The 287(g) program provides State and local law enforcement with the training to identify, process, and detain possible immigration offenders. This program extends the Federal Government's ability to enforce our immigration laws without the additional overhead.

This program has been highly successful at not only apprehending immigration offenders but in facilitating the incarceration of dangerous criminals, and it has contributed to overall public safety. Nationwide, more than 1,500 officers have been trained and certified to enforce immigration laws, and there are 68 active memoranda of agreements in 24 States. Altogether, since the program's inception, 287(g) has identified over 186,000 aliens for removal.

Mr. Chairman, let me tell you about some local 287(g) success stories from my district. In February of this year, the Tulsa County Sheriff's Office was able to bust a sex slave ring in Tulsa and rescue the female victims from having up to 22 men forced on them per day. This was possible because of the 287(g) partnership.

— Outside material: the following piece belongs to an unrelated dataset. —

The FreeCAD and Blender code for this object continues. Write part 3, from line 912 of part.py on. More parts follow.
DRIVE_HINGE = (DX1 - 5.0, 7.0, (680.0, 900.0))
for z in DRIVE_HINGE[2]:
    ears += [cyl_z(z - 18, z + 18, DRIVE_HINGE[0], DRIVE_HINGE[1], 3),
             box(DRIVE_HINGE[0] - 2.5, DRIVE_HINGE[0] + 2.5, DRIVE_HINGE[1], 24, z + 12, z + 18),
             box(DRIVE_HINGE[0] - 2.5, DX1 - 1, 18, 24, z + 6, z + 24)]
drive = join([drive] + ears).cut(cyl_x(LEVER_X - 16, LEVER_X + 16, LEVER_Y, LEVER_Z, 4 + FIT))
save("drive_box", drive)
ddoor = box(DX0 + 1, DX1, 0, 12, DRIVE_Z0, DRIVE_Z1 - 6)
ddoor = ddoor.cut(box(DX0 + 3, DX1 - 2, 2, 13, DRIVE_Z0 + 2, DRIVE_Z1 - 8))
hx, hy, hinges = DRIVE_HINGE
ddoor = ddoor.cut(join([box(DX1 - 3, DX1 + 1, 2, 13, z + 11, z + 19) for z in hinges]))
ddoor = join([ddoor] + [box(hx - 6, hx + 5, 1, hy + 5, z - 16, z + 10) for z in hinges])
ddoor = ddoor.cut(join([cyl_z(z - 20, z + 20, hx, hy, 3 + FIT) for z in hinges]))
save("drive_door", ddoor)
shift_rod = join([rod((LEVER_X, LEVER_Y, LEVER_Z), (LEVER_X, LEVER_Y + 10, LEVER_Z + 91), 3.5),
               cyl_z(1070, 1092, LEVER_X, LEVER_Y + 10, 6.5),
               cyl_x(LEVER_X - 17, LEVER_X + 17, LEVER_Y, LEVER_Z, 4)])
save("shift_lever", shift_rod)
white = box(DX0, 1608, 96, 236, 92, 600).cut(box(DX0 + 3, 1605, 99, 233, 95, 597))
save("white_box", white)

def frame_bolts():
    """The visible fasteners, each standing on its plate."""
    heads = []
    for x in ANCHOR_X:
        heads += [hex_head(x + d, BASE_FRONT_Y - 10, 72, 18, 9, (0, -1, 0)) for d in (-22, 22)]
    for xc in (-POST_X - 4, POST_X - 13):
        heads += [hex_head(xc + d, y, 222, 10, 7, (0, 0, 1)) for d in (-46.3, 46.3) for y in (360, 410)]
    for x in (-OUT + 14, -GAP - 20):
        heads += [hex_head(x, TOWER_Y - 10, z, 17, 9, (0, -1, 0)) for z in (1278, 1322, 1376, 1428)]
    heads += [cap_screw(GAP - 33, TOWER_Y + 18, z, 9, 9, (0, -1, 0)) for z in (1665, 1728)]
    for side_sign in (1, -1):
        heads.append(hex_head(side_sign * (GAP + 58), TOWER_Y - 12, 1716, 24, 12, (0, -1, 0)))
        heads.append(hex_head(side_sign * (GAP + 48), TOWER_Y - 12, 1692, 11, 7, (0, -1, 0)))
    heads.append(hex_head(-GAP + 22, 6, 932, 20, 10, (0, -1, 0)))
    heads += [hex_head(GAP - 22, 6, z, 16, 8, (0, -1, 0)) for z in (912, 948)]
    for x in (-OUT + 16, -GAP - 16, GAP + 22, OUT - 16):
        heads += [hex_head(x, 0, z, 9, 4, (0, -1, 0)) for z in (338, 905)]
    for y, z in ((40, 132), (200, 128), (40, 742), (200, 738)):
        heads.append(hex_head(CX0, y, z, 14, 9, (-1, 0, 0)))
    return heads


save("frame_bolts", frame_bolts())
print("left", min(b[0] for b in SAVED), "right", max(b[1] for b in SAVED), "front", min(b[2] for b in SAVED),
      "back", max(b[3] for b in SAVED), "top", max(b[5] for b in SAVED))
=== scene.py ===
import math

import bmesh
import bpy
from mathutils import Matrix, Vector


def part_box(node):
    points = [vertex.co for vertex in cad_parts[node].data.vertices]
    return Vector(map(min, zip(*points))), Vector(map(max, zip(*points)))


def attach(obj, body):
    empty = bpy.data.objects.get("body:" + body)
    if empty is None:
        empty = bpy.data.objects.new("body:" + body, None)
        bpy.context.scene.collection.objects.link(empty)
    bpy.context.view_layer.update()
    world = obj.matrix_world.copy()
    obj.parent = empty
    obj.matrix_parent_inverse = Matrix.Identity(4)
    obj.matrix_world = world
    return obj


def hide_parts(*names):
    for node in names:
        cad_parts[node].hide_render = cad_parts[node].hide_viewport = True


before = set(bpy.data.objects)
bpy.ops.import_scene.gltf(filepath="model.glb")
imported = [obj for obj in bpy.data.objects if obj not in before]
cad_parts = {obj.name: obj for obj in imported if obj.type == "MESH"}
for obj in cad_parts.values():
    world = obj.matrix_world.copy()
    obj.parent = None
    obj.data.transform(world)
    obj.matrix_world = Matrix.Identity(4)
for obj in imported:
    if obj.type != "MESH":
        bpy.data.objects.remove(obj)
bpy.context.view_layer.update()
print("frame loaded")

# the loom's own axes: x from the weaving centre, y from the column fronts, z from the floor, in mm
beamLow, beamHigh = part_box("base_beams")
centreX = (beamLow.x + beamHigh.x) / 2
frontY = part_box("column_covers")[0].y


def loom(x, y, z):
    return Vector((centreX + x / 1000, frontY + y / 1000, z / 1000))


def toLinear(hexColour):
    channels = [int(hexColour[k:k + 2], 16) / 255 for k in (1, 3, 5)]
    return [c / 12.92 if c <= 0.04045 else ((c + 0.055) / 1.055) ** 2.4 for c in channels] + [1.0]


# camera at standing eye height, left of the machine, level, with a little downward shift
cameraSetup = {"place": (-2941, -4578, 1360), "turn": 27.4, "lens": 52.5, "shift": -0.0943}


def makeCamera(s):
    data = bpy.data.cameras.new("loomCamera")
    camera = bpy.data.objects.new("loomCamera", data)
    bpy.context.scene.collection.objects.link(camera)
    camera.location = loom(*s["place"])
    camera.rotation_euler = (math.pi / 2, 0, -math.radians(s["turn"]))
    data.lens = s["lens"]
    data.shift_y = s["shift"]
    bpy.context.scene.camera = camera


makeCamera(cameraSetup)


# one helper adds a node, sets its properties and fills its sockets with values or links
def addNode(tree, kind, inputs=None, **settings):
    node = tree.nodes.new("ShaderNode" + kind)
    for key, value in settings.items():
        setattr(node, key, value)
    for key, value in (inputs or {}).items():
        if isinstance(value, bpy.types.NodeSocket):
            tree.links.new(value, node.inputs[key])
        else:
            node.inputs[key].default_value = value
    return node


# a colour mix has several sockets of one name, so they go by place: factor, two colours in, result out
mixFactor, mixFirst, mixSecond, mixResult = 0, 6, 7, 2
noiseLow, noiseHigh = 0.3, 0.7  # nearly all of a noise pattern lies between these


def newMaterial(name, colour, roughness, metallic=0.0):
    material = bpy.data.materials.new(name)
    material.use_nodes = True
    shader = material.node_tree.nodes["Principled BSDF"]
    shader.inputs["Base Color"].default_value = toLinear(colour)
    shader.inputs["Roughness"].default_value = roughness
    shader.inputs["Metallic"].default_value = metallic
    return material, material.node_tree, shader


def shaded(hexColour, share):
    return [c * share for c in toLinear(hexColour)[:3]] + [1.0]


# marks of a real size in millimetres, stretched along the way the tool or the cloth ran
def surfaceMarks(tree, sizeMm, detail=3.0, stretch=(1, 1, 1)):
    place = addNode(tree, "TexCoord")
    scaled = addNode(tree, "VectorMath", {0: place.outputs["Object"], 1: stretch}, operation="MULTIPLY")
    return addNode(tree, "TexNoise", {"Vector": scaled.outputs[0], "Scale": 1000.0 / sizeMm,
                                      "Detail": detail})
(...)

Because of this partnership, the Tulsa County Sheriff's Office conducted investigations into known large shipments of amphetamine, opium and powdered testosterone, resulting in successful prosecution and asset forfeiture. Because of 287(g), the Tulsa County Sheriff's Office assisted with an arrest of nine illegal immigrants, one of whom was a child, being smuggled inhumanely in the bed of a Chevy Avalanche. Since the inception of the program in Tulsa, the Tulsa County Sheriff's Office has identified, processed, and entered into immigration proceedings on over 14,000 aliens, representing those with dangerous criminal backgrounds.

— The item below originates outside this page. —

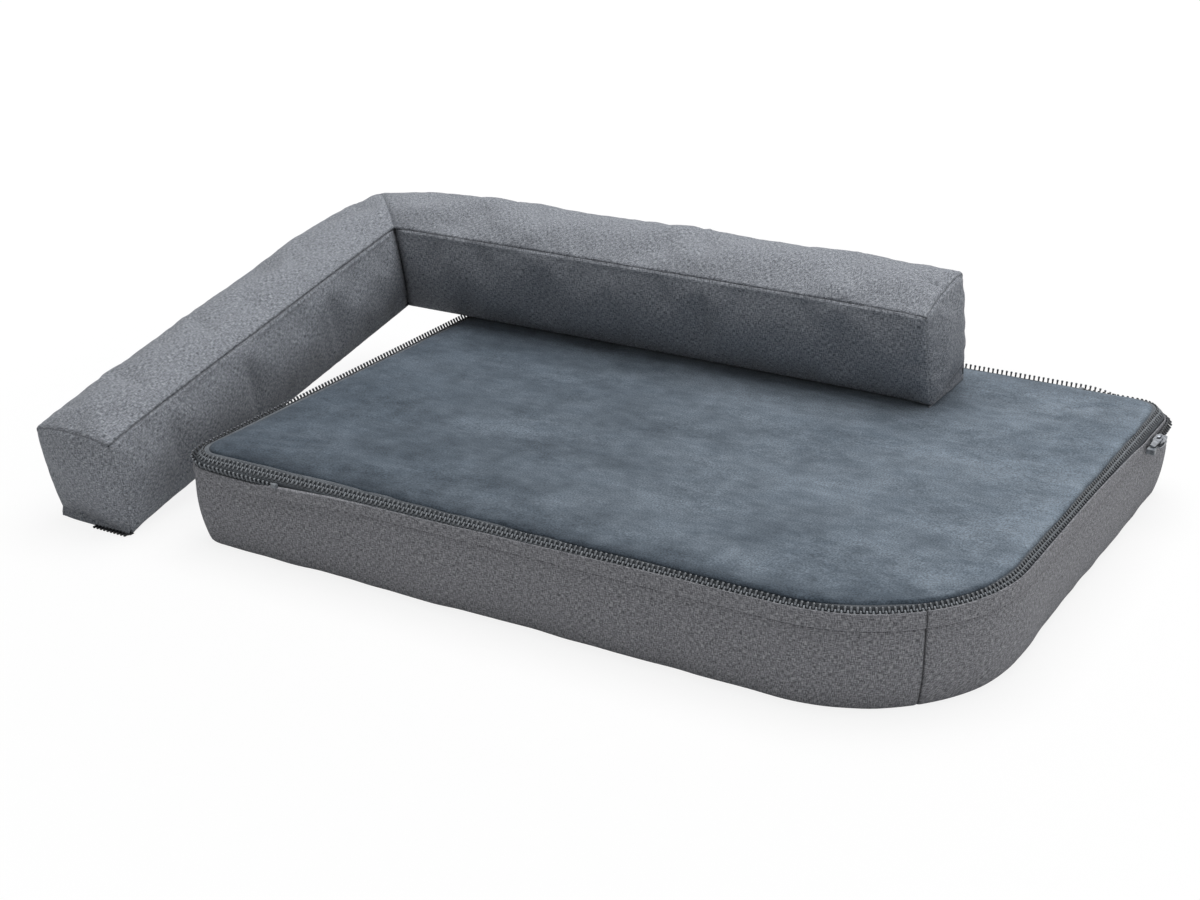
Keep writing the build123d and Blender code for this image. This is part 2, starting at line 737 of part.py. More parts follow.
with BuildLine() as long_rail:
    Line((row_reach, rail_height), (tape_corner + end_lap, rail_height))
with BuildLine() as short_rail:
    rail_end = short_arm_length - end_lap
    rail_start = tape_corner + end_lap
    Line((rail_end, row_end_height - rail_slope * end_lap), (rail_start, rail_height + rail_slope * end_lap))
with BuildLine() as end_rail:
    Line((end_row_right, end_row_y - end_tape_show), (end_row_left, end_row_y - end_tape_show))
bolster_rows = [
    bolster_place.location * teeth_row(long_side.offset(tape_middle), long_rail.wire()),
    bolster_place.location * teeth_row(short_side.offset(-tape_middle), short_rail.wire()),
    teeth_row(Plane.XY.offset(end_row_height), end_rail.wire()),
]
write(Compound(children=bolster_rows), "bolster_zip_bolster_teeth")

# Pin at the right end of the bolster's half, which goes down into the box when the bed is zipped together
with BuildPart() as bolster_zip_pin:
    with Locations(Location((row_reach, bolster_width - tape_middle, rail_height - pin_radius), (0, 90, 0))):
        Cylinder(pin_radius, pin_length, align=(Align.CENTER, Align.CENTER, Align.MIN))
write(bolster_place.location * bolster_zip_pin.part, "bolster_zip_pin")
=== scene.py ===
"""The dog bed's looks: fabric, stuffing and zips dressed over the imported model, in metres."""

import math

import bmesh
import bpy
import numpy as np
from mathutils import Matrix, Vector, noise
from mathutils.kdtree import KDTree

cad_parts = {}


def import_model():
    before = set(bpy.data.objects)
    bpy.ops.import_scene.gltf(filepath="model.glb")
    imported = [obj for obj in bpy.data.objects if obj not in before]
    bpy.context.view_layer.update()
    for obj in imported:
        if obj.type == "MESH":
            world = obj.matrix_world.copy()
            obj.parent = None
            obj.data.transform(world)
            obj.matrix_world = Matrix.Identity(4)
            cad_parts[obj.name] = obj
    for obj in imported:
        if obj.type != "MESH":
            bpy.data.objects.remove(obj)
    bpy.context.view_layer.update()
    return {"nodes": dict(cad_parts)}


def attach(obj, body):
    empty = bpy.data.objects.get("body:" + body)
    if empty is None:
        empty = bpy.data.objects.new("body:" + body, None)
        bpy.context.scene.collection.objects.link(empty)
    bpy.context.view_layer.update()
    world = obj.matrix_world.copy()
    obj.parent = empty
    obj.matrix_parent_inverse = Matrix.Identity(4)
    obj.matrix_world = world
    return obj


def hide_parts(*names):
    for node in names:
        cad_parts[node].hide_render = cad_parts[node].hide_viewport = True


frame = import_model()
MM = 0.001

# The mattress, as in the frame. Out and up are distances from the line that its zip follows.
half_width = 400 * MM
half_depth = 300 * MM
zip_height = 93 * MM
round_radius = 155 * MM
small_radius = 28 * MM
seam_out = -4.95 * MM
seam_up = 4.95 * MM
crown_height = 8.5 * MM
plush_drop = 3.2 * MM
plush_roll = 3.2 * MM
plush_thickness = 2.0 * MM
dip_in = 3.0 * MM
dip_down = 2.2 * MM
dip_width = 62 * MM
dip_rim = 8 * MM
lower_tape_out = 3.9 * MM
tape_bend_out = 4.7 * MM
lip_in = 5.5 * MM
lip_lean = lip_in + 0.1 * MM
lip_out = 7.9 * MM
lip_bottom = 14.0 * MM
lip_fold = 0.8 * MM
lip_height = 10.5 * MM
wall_out = 6.7 * MM
wall_bulge = 2.5 * MM
wall_tuck = 8.0 * MM
hem_radius = 5.0 * MM
foam_top = 96.2 * MM
foam_crown = 1.9 * MM
fabric_thickness = 1.2 * MM
tape_thickness = 0.8 * MM

# The zips
tooth_pitch = 4.6 * MM
open_pitch = 5.2 * MM
tooth_length = 5.0 * MM
tooth_thickness = 3.0 * MM
chain_half_width = 4.4 * MM
chain_slope = math.radians(45)
cord_radius = 0.85 * MM
cover_zip_start = (312 * MM, half_depth)
cover_zip_finish = (-250 * MM, half_depth)
row_start = (-286 * MM, -half_depth)
row_finish = (half_width, 200 * MM)
row_out = 6.6 * MM
hanging_out = 10.7 * MM
hanging_up = -11.0 * MM

# The bolster: an L in its own tilted frame, origin at the seam corner inside the L
bolster_width = 98 * MM
bolster_height = 106 * MM
side_width = 100 * MM
long_arm = 657 * MM
short_arm = 481 * MM
lifted_seam = 9 * MM
seam_corner = Vector((-461.5, 149.5, 101.8)) * MM
tilt = math.asin((101.8 - 0.4) * MM / short_arm)
bolster_place = Matrix.Translation(seam_corner) @ Matrix.Rotation(tilt, 4, "X")
top_bulge = 16 * MM
side_bulge = 12 * MM
base_tuck = 12 * MM
base_bulge = 2.5 * MM
seam_swell = 4 * MM
end_bulge = 5 * MM
swell_limit = 9 * MM
pinch_depth = 5 * MM
corner_droop = 13 * MM
stuffing_share = 0.84
skirt_height = 9 * MM
skirt_inset = 0.6 * MM
tape_inset = 1.6 * MM
rail_height = 13.4 * MM
rail_finish_height = 7.0 * MM
pin_room = 13.2 * MM
end_row_x = (-512.5 * MM, -464.4 * MM)
end_row_y = -326.2 * MM
end_row_z = 1.9 * MM


# Numbers
def mm(*values):
    """Lengths given in millimetres, as an array in metres."""
    return np.array(values) * MM


def smoothstep(x, low, high):
    """0 below low, 1 above high, and smooth between."""
    t = np.clip((x - low) / (high - low), 0, 1)
    return t * t * (3 - 2 * t)


def bell(x, width):
    """1 at zero, and smoothly down to 0 on both sides of it."""
    return np.exp(-((x / width) ** 2))


def falling(distance, reach):
    """1 at no distance, and fading out past a reach."""
    return np.exp(-distance / reach)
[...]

Sex trafficking, drugs, and human smuggling are all part of what the 287(g) program helps to stop. These stories are from Tulsa, but every locality that participates in this program has similar and equally laudable results.

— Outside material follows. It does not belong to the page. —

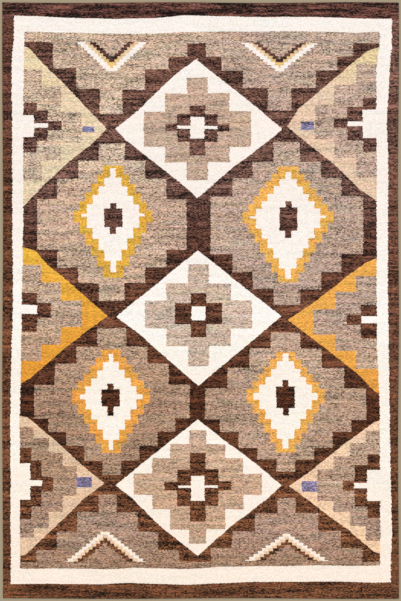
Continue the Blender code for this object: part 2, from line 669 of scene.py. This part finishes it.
def lay_ground(design, motif):
    """A grey terraced ground with a gold and ivory lozenge and a brown block."""
    middle_across, middle_along = motif["middle"]
    design.lay_steps(design.distance_from(middle_across), motif["grey"], middle_along, "grey")
    lozenge_across, lozenge_along = motif["lozenge_middle"]
    distance = design.distance_from(lozenge_across)
    for wool in ("gold", "ivory"):
        design.lay_steps(distance, lozenge_terraces(motif[wool]), lozenge_along, wool)
    block = motif["block"]
    half_across, half_along = block["half"]
    terraces = [(half_across, half_along, half_along), block["nib"]]
    design.lay_steps(design.distance_from(block["middle"][0]), terraces, block["middle"][1], "brown")


def lay_pyramid(design, motif):
    """A grey stepped pyramid. One with "left" steps has other steps on its left."""
    middle_across, middle_along = motif["middle"]
    left = design.reach_at(stepped_rows(motif.get("left", motif["steps"]), 0), middle_along)
    right = design.reach_at(stepped_rows(motif["steps"], 0), middle_along)
    design.lay_between(middle_across, left, right, "grey")


def lay_chevron(design, motif):
    """Nested bands that climb from a tip in small steps, to both sides."""
    bench = design.bench
    towards_end = 1.0 if motif["end"] > motif["tip"] else -1.0
    height = bench.math("MULTIPLY_ADD", design.along, towards_end, -motif["tip"] * MM * towards_end)
    stepped = bench.math("SNAP", height, CHEVRON_STEP * MM)
    spread = bench.math("MULTIPLY_ADD", stepped, motif["slope"], motif["spread"] * MM)
    started = bench.math("GREATER_THAN", height, 0.0)
    length = abs(motif["end"] - motif["tip"]) * MM
    unfinished = bench.math("LESS_THAN", height, length)
    open_here = bench.math("MULTIPLY", started, unfinished)
    distance = design.distance_from(motif["middle"])
    depth = 0.0
    for wool, width in zip(("ivory", "chevron tan", "brown", "grey"), motif["bands"] + (0,)):
        outside = bench.math("SUBTRACT", spread, depth * MM)
        inside = bench.math("LESS_THAN", distance, outside)
        design.lay(bench.math("MULTIPLY", inside, open_here), wool)
        depth += width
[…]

While full funding has been restored to 287(g) in H.R. 5855, the program needs further protection. In order to further insulate these successful agreements and protect them from being terminated for cost-saving purposes or political reasons, my amendment simply prevents the termination of standing 287(g) agreements. We cannot allow the Obama administration any loophole to phase out or terminate this important program and place more undue pressure on our communities already burdened by criminal illegal immigration. Simply put, until the Federal Government steps up and starts doing its job, local law enforcement will continue to pick up the slack and enforce our laws.

I encourage the adoption of my commonsense amendment by my colleagues today, and I reserve the balance of my time.


Mr. SULLIVAN. I believe the 287(g) program has been a huge success, and I disagree with my colleagues on the other side that it's not.

What we're trying to do is get rid of criminal illegal immigrants in our country that are raping people, involved in drug trafficking, that are murdering people, that are dangerous criminals. I think the program is a huge success, and I can just tell you stories in my area about sex slaves and human trafficking.

Mr. DICKS. Reclaiming my time, again, I would just ask the gentleman to contemplate that if we have a Secure Communities program that is dealing with this same issue and doing it at 10 times less for the taxpayers and this 287(g) program has had the inspector general all over it, why wouldn't we get rid of it if it is that expensive to do and use Secure Communities? This is just a commonsense thought here.

With that, I yield back the balance of my time.

Mr. SULLIVAN. This program actually cuts costs. It's a program that is very efficient. It's one that has to be implemented at the local levels because the Federal Government has failed to do its job.

The Federal Government doesn't do anything in immigration policy at all in this country, and it has been thrust upon local communities like my local sheriff's office. My local sheriff, Stanley Glanz, has instituted this 287(g) program in our community, and it's kept us safe and secure. We've taken it into our own hands to get people off our streets that are criminal illegal immigrants. It costs money to do that, but I think it's done in a very efficient way that cuts costs. It's done in a very efficient manner. These people are wreaking havoc on our communities, and there is a lot of cost involved in that that's not being talked about to the tune of millions and millions of dollars across this country.

I think for us, we would be abdicating our responsibility. Congressman Dicks, we would be abdicating our responsibility if we do not fund this 287(g) program. This is something we should embrace on both sides of the aisle. It's so important. Because of our location to other countries, we have people coming through our country every day smuggling people and drugs all the time. We have identity theft in our community, and it needs to be addressed. This is the only way we can do it until we have comprehensive immigration policy in this country.

I yield back the balance of my time.